# Home owners supplying their own fixtures



## 3 Ts Plumbing (Jan 25, 2011)

By all means I can get anything that is made. I have more of a selection to choose from than any internet shopper. A plumbers catalog has items you don't see online. I have installed a roman tub faucet gold plated $10,000- its all available. What I meant was customers not being allowed to pick outside of the options provided for them. They will choose the $125 glacier bay garbage over the nicer $250 kohler or delta..... I will not buy home depot lines and sell them, they are not reliable. They want oil rubbed bronze for cheap. Builders don't give a **** if the faucet fails a year and a half later, as long as it makes a year. We all want to do the nicer work, build the better home, but price point and resale value is everything. So they don't buy my fixtures, they buy home depots instead. But I do find sometimes they want that nicer toilet, sink or whatever that they cannot find at depot, and have to get it from me. So when you buy everything else from depot and can't get those toilets you want, get your checkbook out!!


----------



## psolutions (Jun 15, 2009)

I hate having the customer supply the fixtures. We try and supply our own. If they insist on supplying, we bump up the price to make up for the unknown.


----------



## thom (Nov 3, 2006)

3 T said:


> BBuilders don't give a **** if the faucet fails a year and a half later, as long as it makes a year. We all want to do the nicer work, build the better home, but price point and resale value is everything.


Of course the builders say the same thing about HO's. In new construction it can be even worse. The appraiser won't give a dime for upgrades. He says the house is worth $X because that's the price per square foot of the one that sold a block over.


----------



## Electric_Light (Nov 25, 2007)

3 T said:


> By all means I can get anything that is made.
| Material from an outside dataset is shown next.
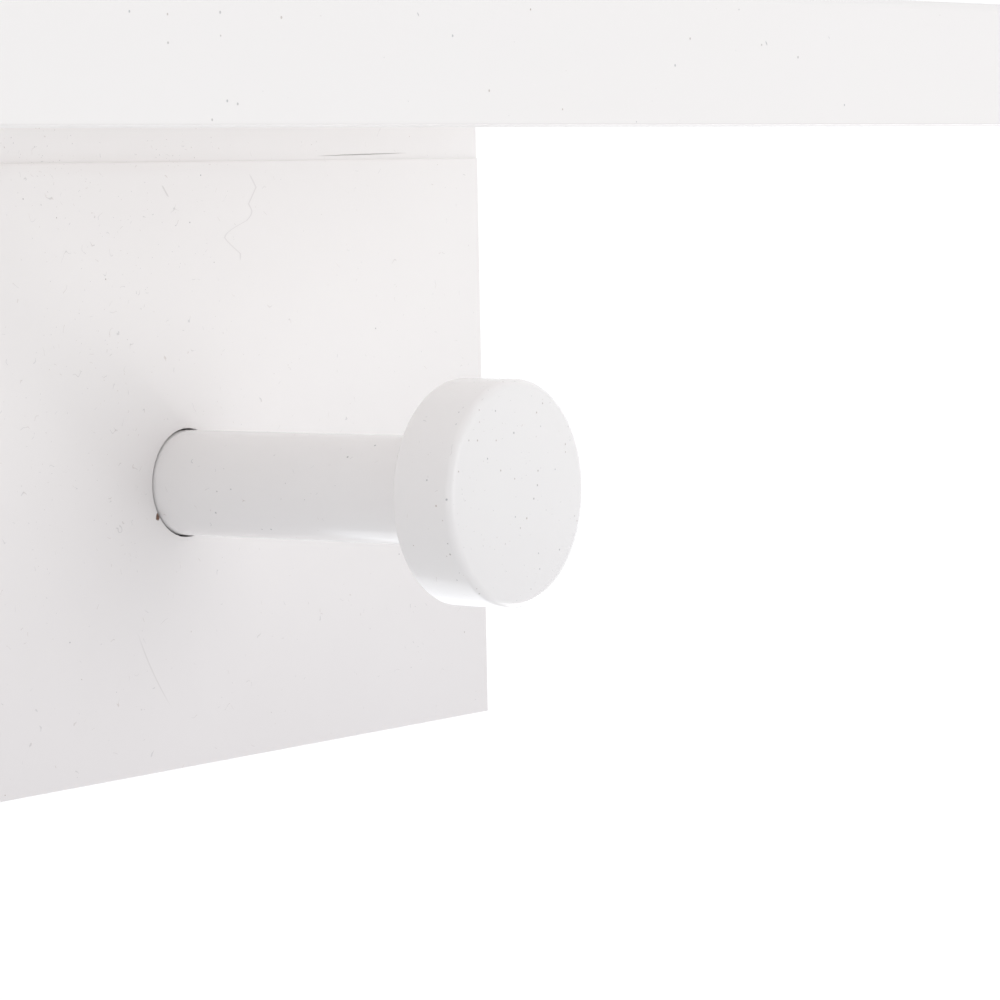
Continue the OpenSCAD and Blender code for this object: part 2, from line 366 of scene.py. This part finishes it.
def set_material(material, *names):
    """Gives CAD nodes their material."""
    for name in names:
        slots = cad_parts[name].data.materials
        slots.clear()
        slots.append(material)


# ---------------------------------------------------------------- turned pegs

TURN_STEPS = 160
ARC_STEPS = 8
HEAD_FRONT_R = 1.2 * MM
HEAD_BACK_R = 0.7 * MM
FOOT_CHAMFER = 0.4 * MM
SPIGOT_R = 5.0 * MM
SPIGOT_GAP = 0.1 * MM
SPIGOT_LEN = 7.0 * MM
SCREW_HOLE_R = 2.35 * MM
SCREW_HOLE_END = -40.1 * MM


def rounded(r, y, radius, start):
    """A quarter turn of points about (r, y), clockwise from the angle start."""
    angles = [start - math.pi / 2 * k / ARC_STEPS for k in range(ARC_STEPS + 1)]
    return [(r + radius * math.cos(a), y + radius * math.sin(a)) for a in angles]


def turned(name, x, z, profile, material):
    """A piece turned about the line through (x, z) along Y; the profile is a list of (radius, y)."""
    shape = bmesh.new()
    rings = []
    for r, y in profile:
        turns = [2 * math.pi * k / TURN_STEPS for k in range(TURN_STEPS)] if r > 0 else [0]
        rings.append([shape.verts.new((x + r * math.cos(a), y, z + r * math.sin(a))) for a in turns])
    for one, other in zip(rings, rings[1:]):
        for k in range(TURN_STEPS):
            corners = (one[k % len(one)], one[(k + 1) % len(one)],
                       other[(k + 1) % len(other)], other[k % len(other)])
            shape.faces.new(dict.fromkeys(corners))
    bmesh.ops.recalc_face_normals(shape, faces=shape.faces)
    mesh = bpy.data.meshes.new(name)
    shape.to_mesh(mesh)
    shape.free()
    mesh.shade_smooth()
    mesh.set_sharp_from_angle(angle=math.radians(35))
    mesh.materials.append(material)
    made = add_object(name, mesh)
    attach(made, "root")
    return made


def turn_head(number, material):
    node = f"peg_head_{number}"
    low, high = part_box(node)
    radius = (high.x - low.x) / 2
    hole_end = high.y - SPIGOT_LEN - SPIGOT_GAP
    hole_r = SPIGOT_R + SPIGOT_GAP
    profile = [(0, hole_end), (hole_r, hole_end), (hole_r, high.y)]
    profile += rounded(radius - HEAD_BACK_R, high.y - HEAD_BACK_R, HEAD_BACK_R, math.pi / 2)
    profile += rounded(radius - HEAD_FRONT_R, low.y + HEAD_FRONT_R, HEAD_FRONT_R, 0)
    profile.append((0, low.y))
    made = turned(f"turned_head_{number}", (low.x + high.x) / 2, (low.z + high.z) / 2, profile, material)
    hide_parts(node)


def turn_shank(number, material):
    node = f"peg_shank_{number}"
    low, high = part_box(node)
    radius = (high.x - low.x) / 2
    neck = low.y + SPIGOT_LEN
    profile = [(0, SCREW_HOLE_END), (SCREW_HOLE_R, SCREW_HOLE_END), (SCREW_HOLE_R, high.y),
               (radius - FOOT_CHAMFER, high.y), (radius, high.y - FOOT_CHAMFER), (radius, neck),
               (SPIGOT_R, neck), (SPIGOT_R, low.y), (0, low.y)]
    made = turned(f"turned_shank_{number}", (low.x + high.x) / 2, (low.z + high.z) / 2, profile, material)
    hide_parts(node)


# ------------------------------------------------------------ paint in a joint

EDGE_R = 0.1 * MM
PAINT_OVER = 0.04 * MM
PAINT_PROUD = 0.008 * MM


def fill_joint(material):
    """The lacquer that runs across the joint between hook board and rail and fills its groove."""
    reach = EDGE_R + PAINT_OVER
    depth = rail_low.y - board_low.y
    rows = [(board_low.y - PAINT_PROUD, board_high.z - reach),
            (board_low.y + depth * 0.45, board_high.z),
            (rail_low.y - PAINT_PROUD, board_high.z + reach)]
    corners = [(x, y, z) for y, z in rows for x in (board_low.x + EDGE_R, board_high.x - EDGE_R)]
    mesh = bpy.data.meshes.new("joint_paint")
    mesh.from_pydata(corners, [], [(0, 1, 3, 2), (2, 3, 5, 4)])
    mesh.shade_smooth()
    mesh.materials.append(material)
    made = add_object("joint_paint", mesh)
    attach(made, "root")


# -------------------------------------------------------------- camera, stage

# The camera stands to the left of the right-hand peg and looks along the board
CAMERA_FROM_FOOT = Vector((-497.8, -420.8, 44.75)) * MM
CAMERA_TURN = math.radians(53.96)
CAMERA_DIP = math.radians(4.25)
CAMERA_ROLL = math.radians(1.08)
CAMERA_LENS = 154.4


def make_camera():
    made = add_object("camera", bpy.data.cameras.new("camera"))
    made.data.lens = CAMERA_LENS
    made.data.clip_start = 0.02
    forward = Vector((math.sin(CAMERA_TURN) * math.cos(CAMERA_DIP),
                      math.cos(CAMERA_TURN) * math.cos(CAMERA_DIP), -math.sin(CAMERA_DIP)))
    level = forward.cross(Vector((0, 0, 1))).normalized()
    upright = level.cross(forward)
    right = level * math.cos(CAMERA_ROLL) - upright * math.sin(CAMERA_ROLL)
    axes = Matrix((right, right.cross(forward), -forward)).transposed()
    made.matrix_world = Matrix.Translation(FOOT + CAMERA_FROM_FOOT) @ axes.to_4x4()
    bpy.context.scene.camera = made


FLOOR_DROP = 1.6
FLOOR_R = 5.0
FLOOR_SIDES = 96


def make_floor():
    """A plain pale floor, as far below the rack as a floor is below coat hooks."""
    mesh = bpy.data.meshes.new("floor")
    turns = [2 * math.pi * k / FLOOR_SIDES for k in range(FLOOR_SIDES)]
    mesh.from_pydata([(FLOOR_R * math.cos(a), FLOOR_R * math.sin(a), -FLOOR_DROP) for a in turns],
                     [], [range(FLOOR_SIDES)])
    made = add_object("floor", mesh)
    material = bpy.data.materials.new("pale_floor")
    g = Graph(material)
    shade = g.noise(g.place()[0], 0.002, detail=2)
    g.principled(Base_Color=g.mix(shade, (0.84, 0.84, 0.84, 1), (0.87, 0.87, 0.87, 1)), Roughness=0.8)
    mesh.materials.append(material)


WORLD_COLOUR = (0.985, 0.99, 1.0, 1)
WORLD_LEVEL = 0.873
WORLD_TO_RIGHT = 0.21
WORLD_TO_SKY = 0.04
WORLD_BRIGHT_SIDE = (0.81, 0.59)


def make_world():
    """White all round, a little brighter beyond the rack's right-hand end and towards the sky."""
    world = bpy.data.worlds.new("studio")
    bpy.context.scene.world = world
    g = Graph(world)
    direction = g.node("ShaderNodeTexCoord", output="Generated")
    to_x, to_y, to_z = [g.node("ShaderNodeSeparateXYZ", sockets={0: direction}, output=k) for k in range(3)]
    to_bright = to_x * WORLD_BRIGHT_SIDE[0] + to_y * WORLD_BRIGHT_SIDE[1]
    strength = WORLD_LEVEL + to_bright * WORLD_TO_RIGHT + to_z * WORLD_TO_SKY
    light = g.node("ShaderNodeBackground", sockets={"Color": WORLD_COLOUR, "Strength": strength})
    g.node("ShaderNodeOutputWorld", sockets={"Surface": light})


def make_light(name, offset, size, watts, colour=(1.0, 1.0, 1.0)):
    """A round soft light, placed from the right-hand peg's foot and turned to it."""
    made = add_object(name, bpy.data.lights.new(name, "AREA"))
    made.data.shape = "DISK"
    made.data.size = size
    made.data.energy = watts
    made.data.color = colour
    made.location = FOOT + Vector(offset)
    made.rotation_mode = "QUATERNION"
    made.rotation_quaternion = (-Vector(offset)).to_track_quat("-Z", "Y")


bpy.context.scene.view_settings.view_transform = "Standard"
make_camera()
make_floor()
make_world()
make_light("near_light", (0.1, -0.6, 0.04), 0.3, 0.41)
make_light("glint_light", (-0.35, -0.75, 0.5), 0.08, 0.12)
make_light("low_light", (0.9, -0.12, -0.6), 0.4, 4.5)
make_light("side_light", (-1.3, -0.5, 0.1), 0.9, 2.0)
make_light("front_light", (0.2, -0.8, -0.3), 0.5, 0.17)
make_light("cool_light", (0.68, 0.85, -0.88), 1.3, 4.5, (0.93, 0.96, 1.0))

board_paint = board_lacquer()
peg_paint = peg_lacquer()
set_material(board_paint, "hook_board", "back_rail", "shelf_panel", "front_band")
set_material(beech(), "board_dowels", "band_dowels")
set_material(zinc_steel(), "peg_screws", "shelf_screws", "hanger_screws",
             "hanger_plate_left", "hanger_plate_right")
fill_joint(board_paint)
for number in range(1, PEG_COUNT + 1):
    turn_shank(number, peg_paint)
    turn_head(number, peg_paint)
    set_material(peg_paint, f"peg_shank_{number}", f"peg_head_{number}")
I'm talking about some vintage or antique stuff made long time ago that customer kept from their old house, etc.


----------



## Mike's Plumbing (Jul 19, 2010)

In Wisconsin it's illegal in many cases to use antique fixtures. Many times they don't follow water conservation guidelines. 

Mike


----------



## Alchymist (Jan 2, 2011)

Minor difference between a HO "specifying" and "supplying" fixtures. :shifty:


----------



## Mike's Plumbing (Jul 19, 2010)

Alchymist said:


> Minor difference between a HO "specifying" and "supplying" fixtures. :shifty:


The OP was talking about supplying.


----------



## Mpc_Mikey (Jan 3, 2011)

psolutions said:


> I hate having the customer supply the fixtures. We try and supply our own. If they insist on supplying, we bump up the price to make up for the unknown.


 
The unknown factory. Something doesnt work right and the home owner blames you right off. Say your going to charge them and they hit the roof.


----------